━━━ TASK DATA

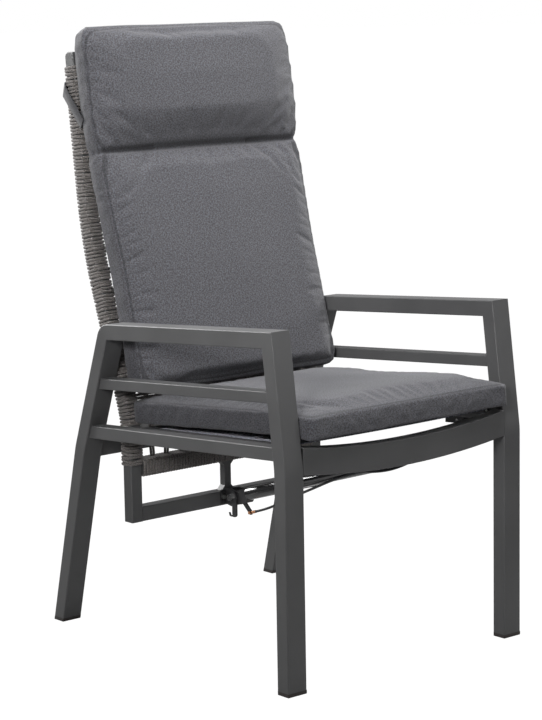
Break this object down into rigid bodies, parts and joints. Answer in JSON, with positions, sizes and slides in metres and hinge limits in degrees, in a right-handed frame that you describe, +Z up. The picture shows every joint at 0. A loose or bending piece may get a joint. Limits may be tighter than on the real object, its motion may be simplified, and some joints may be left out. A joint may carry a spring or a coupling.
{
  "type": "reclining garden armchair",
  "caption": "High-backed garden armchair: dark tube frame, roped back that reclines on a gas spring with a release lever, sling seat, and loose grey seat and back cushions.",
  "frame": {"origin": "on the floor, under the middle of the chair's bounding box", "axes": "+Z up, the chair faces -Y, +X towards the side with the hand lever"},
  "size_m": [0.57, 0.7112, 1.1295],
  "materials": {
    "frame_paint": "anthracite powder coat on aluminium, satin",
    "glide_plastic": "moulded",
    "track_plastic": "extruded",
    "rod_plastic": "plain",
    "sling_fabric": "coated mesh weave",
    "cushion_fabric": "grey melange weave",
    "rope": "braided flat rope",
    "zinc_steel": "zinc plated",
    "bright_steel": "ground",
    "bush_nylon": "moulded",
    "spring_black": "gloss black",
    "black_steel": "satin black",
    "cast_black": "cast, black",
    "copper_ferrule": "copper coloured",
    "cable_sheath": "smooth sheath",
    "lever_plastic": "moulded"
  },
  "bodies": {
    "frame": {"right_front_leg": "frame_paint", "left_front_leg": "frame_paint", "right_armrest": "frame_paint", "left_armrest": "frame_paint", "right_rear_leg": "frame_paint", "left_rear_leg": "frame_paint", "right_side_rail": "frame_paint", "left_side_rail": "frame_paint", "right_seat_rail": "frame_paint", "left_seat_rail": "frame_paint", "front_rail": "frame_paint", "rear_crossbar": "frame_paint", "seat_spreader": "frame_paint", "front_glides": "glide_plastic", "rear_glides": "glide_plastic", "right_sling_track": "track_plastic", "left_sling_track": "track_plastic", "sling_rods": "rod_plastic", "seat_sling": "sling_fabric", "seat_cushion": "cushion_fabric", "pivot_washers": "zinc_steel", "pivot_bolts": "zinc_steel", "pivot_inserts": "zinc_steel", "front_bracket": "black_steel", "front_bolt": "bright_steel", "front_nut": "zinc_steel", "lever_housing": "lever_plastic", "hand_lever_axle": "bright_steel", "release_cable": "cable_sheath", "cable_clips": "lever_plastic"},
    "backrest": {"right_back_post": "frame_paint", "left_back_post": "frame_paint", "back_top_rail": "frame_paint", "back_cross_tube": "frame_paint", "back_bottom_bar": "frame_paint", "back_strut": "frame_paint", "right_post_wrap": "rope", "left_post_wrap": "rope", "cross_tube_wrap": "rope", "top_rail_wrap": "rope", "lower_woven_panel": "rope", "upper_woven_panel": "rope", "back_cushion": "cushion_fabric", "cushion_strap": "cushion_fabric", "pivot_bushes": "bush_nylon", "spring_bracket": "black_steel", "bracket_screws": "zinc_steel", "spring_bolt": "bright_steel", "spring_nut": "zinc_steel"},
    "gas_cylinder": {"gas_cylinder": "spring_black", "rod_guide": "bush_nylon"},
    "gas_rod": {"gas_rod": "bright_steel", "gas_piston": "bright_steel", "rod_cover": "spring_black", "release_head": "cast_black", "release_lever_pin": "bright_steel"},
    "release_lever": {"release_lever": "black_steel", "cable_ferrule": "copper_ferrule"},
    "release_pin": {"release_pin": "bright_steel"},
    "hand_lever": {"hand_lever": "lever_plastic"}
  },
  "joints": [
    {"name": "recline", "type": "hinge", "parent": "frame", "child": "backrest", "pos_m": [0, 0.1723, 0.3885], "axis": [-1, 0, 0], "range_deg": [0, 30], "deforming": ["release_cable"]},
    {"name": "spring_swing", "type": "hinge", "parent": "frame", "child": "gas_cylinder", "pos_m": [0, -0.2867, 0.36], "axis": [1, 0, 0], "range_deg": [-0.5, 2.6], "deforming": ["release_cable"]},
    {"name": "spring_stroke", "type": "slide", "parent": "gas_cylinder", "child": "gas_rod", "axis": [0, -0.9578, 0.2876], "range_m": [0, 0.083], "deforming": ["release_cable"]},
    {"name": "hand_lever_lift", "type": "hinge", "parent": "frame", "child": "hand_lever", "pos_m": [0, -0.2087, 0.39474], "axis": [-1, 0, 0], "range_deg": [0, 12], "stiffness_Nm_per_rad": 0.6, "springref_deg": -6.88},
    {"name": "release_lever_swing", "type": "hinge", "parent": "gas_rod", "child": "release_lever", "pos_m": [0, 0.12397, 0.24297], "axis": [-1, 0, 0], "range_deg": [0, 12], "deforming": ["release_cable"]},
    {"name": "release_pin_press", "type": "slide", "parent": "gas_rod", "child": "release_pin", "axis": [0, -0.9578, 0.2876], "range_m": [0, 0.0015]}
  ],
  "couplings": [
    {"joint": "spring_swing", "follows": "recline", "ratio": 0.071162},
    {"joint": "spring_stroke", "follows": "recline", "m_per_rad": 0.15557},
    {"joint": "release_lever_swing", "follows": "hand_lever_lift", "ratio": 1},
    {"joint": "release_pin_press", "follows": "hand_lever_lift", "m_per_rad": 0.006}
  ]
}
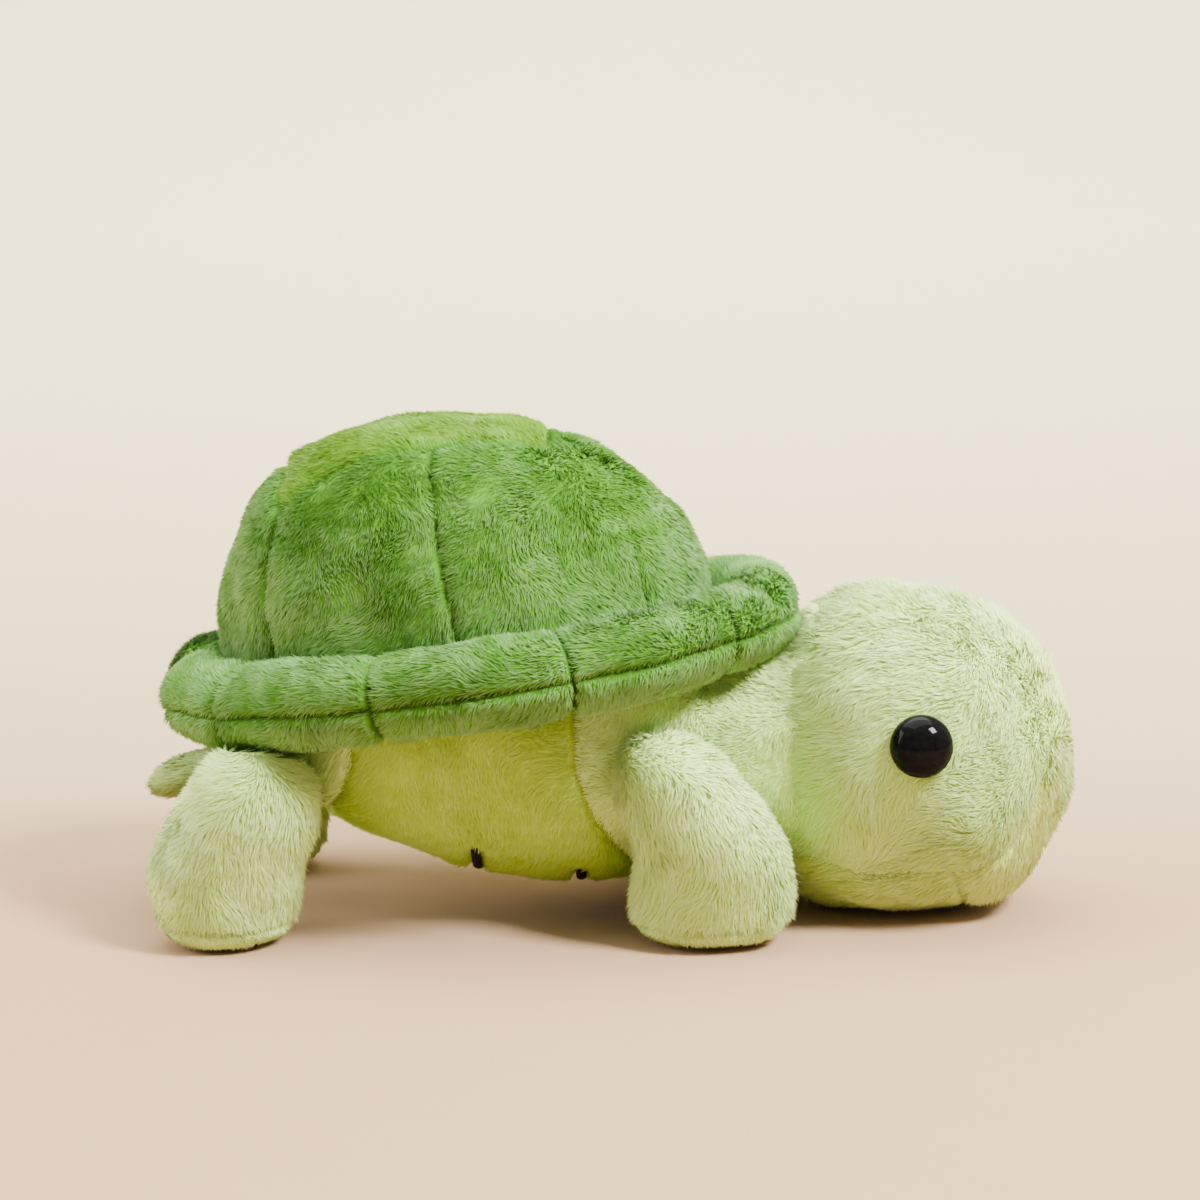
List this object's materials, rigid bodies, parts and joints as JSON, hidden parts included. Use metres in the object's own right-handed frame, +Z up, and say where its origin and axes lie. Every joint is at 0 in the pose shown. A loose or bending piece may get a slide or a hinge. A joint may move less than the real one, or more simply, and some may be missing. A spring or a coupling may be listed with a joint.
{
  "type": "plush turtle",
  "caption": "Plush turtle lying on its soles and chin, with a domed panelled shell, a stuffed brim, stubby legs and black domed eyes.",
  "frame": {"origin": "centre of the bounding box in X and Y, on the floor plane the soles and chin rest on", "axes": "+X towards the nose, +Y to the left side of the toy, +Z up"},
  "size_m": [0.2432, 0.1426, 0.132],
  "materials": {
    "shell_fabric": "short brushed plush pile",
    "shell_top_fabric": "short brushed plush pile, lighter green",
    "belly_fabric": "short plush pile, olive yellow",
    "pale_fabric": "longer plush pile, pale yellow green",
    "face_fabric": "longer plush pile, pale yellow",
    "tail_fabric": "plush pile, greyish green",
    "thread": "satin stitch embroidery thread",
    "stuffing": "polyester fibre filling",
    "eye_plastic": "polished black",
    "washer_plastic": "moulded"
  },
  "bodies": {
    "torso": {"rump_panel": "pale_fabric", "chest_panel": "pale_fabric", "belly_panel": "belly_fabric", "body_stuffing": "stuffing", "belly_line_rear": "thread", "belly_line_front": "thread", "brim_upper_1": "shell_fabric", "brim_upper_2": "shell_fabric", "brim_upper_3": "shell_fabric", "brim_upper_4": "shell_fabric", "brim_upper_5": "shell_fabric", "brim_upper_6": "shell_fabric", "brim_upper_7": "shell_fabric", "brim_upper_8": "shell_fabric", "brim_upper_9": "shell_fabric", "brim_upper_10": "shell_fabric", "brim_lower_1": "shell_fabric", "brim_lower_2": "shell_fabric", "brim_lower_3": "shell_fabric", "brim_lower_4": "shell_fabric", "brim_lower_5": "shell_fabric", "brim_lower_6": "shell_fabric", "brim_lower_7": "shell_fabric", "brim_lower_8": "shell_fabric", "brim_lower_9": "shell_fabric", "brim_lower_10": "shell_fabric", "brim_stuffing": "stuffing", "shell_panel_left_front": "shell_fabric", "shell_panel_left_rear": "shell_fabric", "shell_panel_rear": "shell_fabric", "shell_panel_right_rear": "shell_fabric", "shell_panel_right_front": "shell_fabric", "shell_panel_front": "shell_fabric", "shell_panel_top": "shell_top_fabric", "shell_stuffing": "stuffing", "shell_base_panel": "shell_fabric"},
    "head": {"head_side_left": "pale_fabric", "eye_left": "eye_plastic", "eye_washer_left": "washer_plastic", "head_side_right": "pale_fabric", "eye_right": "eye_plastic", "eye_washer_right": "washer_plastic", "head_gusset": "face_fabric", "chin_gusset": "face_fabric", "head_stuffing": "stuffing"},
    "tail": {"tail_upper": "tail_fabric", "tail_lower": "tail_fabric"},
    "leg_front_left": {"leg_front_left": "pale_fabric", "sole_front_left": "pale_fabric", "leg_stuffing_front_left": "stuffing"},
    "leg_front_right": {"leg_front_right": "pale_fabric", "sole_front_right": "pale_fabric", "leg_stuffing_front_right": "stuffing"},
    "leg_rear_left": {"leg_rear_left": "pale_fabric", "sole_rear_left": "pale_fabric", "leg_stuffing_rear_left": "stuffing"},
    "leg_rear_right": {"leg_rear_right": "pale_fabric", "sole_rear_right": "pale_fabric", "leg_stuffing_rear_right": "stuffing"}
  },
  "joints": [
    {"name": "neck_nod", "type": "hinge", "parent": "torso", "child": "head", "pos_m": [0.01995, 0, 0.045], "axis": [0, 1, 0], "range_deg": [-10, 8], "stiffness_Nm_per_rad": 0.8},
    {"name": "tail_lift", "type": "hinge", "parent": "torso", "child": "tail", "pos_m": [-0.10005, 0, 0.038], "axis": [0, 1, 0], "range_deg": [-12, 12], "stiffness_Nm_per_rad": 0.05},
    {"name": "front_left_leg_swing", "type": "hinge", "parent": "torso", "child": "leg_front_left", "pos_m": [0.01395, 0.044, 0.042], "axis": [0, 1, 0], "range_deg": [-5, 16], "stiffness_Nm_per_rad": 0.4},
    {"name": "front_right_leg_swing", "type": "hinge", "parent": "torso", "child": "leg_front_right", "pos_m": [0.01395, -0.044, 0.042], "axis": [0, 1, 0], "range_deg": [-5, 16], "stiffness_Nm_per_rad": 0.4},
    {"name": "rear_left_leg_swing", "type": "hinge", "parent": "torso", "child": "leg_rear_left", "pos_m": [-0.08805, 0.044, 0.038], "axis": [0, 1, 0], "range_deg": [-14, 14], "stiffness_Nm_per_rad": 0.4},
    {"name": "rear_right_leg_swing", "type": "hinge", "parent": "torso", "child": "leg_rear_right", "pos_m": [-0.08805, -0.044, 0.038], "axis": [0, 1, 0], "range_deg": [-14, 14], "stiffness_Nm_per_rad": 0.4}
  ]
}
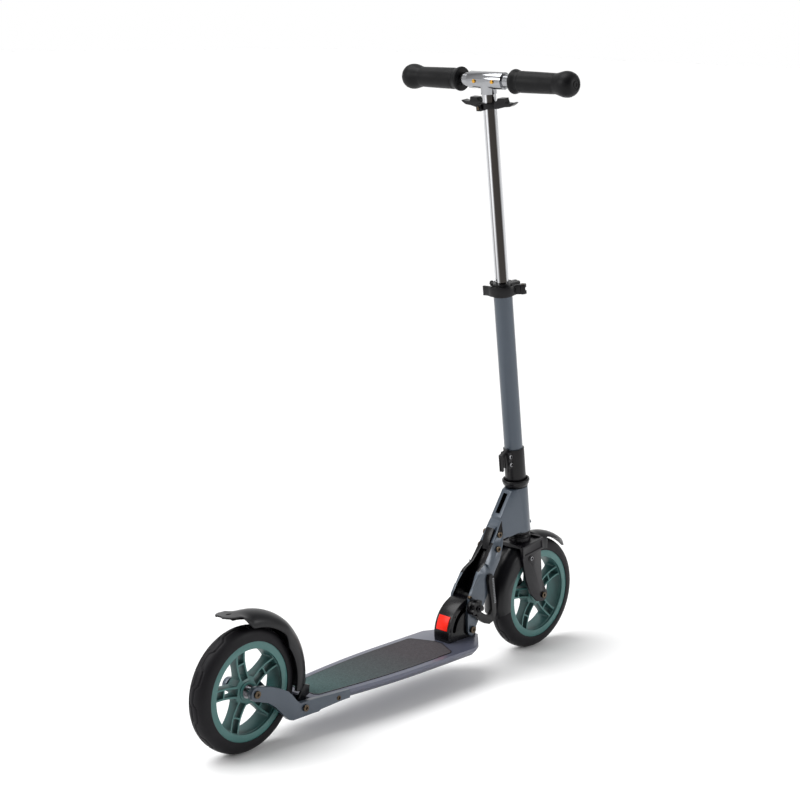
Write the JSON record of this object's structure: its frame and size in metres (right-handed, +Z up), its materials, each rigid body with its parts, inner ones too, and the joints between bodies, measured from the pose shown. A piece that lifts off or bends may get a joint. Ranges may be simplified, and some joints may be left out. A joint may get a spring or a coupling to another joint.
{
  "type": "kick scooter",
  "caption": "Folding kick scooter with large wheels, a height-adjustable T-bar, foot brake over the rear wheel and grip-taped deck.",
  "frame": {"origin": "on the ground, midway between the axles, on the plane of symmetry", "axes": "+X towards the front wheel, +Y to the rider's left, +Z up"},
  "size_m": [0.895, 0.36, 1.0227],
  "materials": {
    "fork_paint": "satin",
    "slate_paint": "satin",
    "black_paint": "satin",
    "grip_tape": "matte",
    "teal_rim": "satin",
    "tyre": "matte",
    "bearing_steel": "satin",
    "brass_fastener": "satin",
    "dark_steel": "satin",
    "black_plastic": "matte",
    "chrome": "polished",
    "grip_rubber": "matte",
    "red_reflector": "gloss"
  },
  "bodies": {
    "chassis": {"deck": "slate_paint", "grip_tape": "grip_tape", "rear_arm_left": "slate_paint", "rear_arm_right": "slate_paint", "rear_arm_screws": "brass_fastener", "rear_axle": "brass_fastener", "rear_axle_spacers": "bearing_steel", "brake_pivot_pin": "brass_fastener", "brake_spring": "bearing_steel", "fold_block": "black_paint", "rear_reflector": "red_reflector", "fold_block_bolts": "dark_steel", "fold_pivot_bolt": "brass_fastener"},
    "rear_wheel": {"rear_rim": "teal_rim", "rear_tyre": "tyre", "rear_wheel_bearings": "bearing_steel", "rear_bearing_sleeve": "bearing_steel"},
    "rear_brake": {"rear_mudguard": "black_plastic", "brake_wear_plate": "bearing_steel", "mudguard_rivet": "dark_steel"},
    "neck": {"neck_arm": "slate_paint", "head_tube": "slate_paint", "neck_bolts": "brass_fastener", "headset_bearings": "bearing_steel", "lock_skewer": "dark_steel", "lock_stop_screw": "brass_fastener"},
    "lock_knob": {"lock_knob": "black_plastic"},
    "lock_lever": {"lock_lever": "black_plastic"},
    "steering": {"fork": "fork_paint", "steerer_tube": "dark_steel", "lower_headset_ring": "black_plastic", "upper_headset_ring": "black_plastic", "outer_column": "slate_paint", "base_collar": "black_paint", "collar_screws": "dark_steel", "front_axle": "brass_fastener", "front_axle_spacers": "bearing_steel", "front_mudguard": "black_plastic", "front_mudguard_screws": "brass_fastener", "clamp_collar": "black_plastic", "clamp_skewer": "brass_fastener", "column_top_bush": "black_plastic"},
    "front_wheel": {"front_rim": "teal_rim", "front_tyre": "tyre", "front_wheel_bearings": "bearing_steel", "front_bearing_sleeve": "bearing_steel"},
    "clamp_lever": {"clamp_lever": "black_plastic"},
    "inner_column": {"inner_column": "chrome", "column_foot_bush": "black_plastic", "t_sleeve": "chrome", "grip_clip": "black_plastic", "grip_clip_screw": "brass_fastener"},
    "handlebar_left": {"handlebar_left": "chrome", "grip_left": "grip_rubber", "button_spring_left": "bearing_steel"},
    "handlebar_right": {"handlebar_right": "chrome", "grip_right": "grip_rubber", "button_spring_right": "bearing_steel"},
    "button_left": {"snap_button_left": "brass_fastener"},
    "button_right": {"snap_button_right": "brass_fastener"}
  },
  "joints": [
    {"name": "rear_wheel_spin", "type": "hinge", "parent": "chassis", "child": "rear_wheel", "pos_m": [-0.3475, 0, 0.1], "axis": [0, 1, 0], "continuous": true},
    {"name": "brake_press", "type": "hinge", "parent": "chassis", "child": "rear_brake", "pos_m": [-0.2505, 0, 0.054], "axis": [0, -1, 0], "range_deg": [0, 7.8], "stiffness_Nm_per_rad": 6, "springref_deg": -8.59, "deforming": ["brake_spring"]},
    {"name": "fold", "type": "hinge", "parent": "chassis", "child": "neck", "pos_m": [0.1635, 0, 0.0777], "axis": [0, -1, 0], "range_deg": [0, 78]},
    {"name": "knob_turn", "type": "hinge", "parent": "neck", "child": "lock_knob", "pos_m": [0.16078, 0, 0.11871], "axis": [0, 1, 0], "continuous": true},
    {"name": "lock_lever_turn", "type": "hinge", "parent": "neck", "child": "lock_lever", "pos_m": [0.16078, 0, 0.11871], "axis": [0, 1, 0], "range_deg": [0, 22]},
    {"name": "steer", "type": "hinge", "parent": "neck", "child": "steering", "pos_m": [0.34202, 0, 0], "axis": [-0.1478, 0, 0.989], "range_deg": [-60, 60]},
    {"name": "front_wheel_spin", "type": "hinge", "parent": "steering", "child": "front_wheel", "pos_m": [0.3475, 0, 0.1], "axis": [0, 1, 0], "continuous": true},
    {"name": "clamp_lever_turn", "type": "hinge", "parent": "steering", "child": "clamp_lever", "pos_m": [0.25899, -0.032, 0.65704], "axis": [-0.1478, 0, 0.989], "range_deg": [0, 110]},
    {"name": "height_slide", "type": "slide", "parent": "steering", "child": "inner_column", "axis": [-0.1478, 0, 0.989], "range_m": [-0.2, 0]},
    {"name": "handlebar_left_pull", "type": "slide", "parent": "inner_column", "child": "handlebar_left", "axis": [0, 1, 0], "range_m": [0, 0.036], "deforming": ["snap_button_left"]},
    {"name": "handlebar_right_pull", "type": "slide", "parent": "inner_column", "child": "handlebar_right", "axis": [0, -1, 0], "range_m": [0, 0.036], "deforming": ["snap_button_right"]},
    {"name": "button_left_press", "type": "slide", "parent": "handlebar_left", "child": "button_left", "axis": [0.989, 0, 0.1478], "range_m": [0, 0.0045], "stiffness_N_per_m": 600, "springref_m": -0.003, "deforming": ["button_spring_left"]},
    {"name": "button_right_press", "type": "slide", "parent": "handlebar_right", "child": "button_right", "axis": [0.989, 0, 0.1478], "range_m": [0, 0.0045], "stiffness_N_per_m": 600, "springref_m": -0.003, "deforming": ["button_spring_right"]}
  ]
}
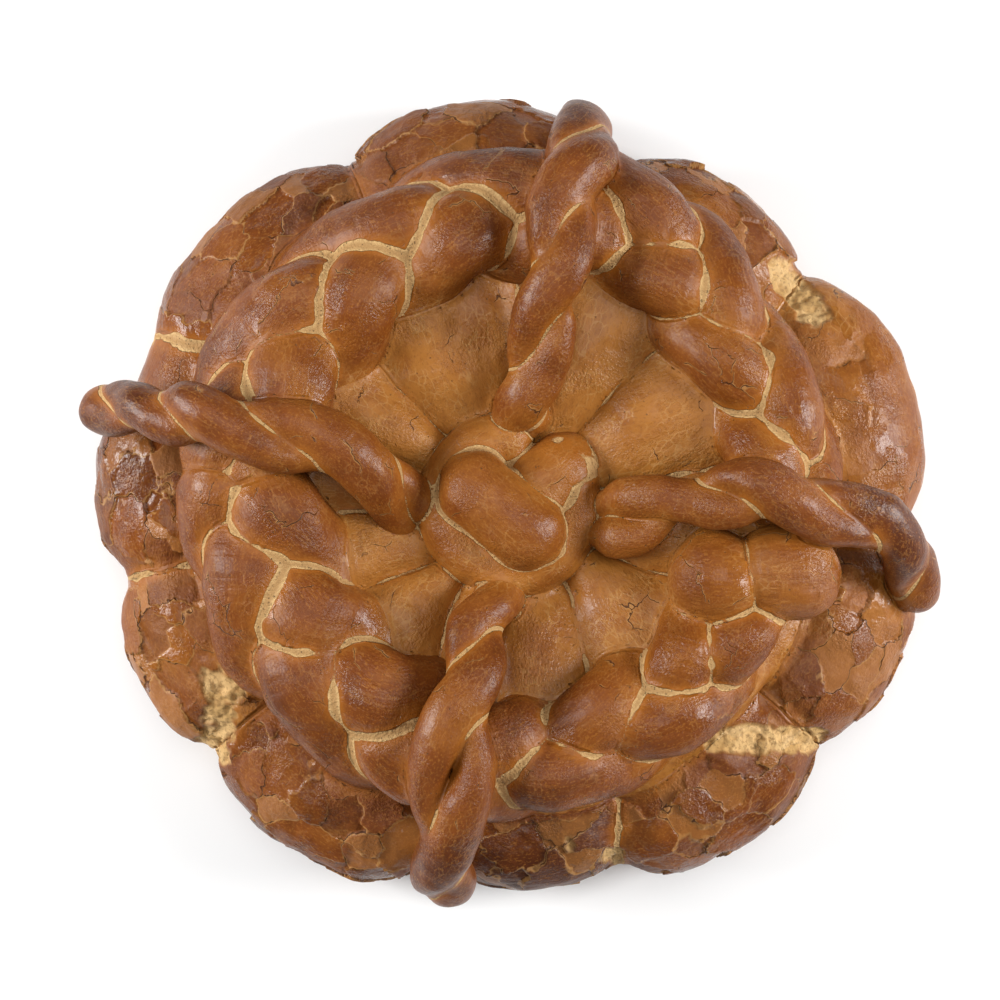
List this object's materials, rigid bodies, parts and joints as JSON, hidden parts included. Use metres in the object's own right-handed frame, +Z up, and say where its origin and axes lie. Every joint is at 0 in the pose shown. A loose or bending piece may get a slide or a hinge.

━━━━━━

DIRECTIONS FOR THIS TASK:
Pick out lines containing the word "between", each one as written.

SOLVED EXERCISE:
Write the JSON record of this object's structure: its frame and size in metres (right-handed, +Z up), its materials, each rigid body with its parts, inner ones too, and the joints between bodies, measured from the pose shown. A piece that lifts off or bends may get a joint. Ranges may be simplified, and some joints may be left out. A joint may get a spring or a coupling to another joint.
  "frame": {"origin": "on the ground, midway between the axles, on the plane of symmetry", "axes": "+X towards the front wheel, +Y to the rider's left, +Z up"},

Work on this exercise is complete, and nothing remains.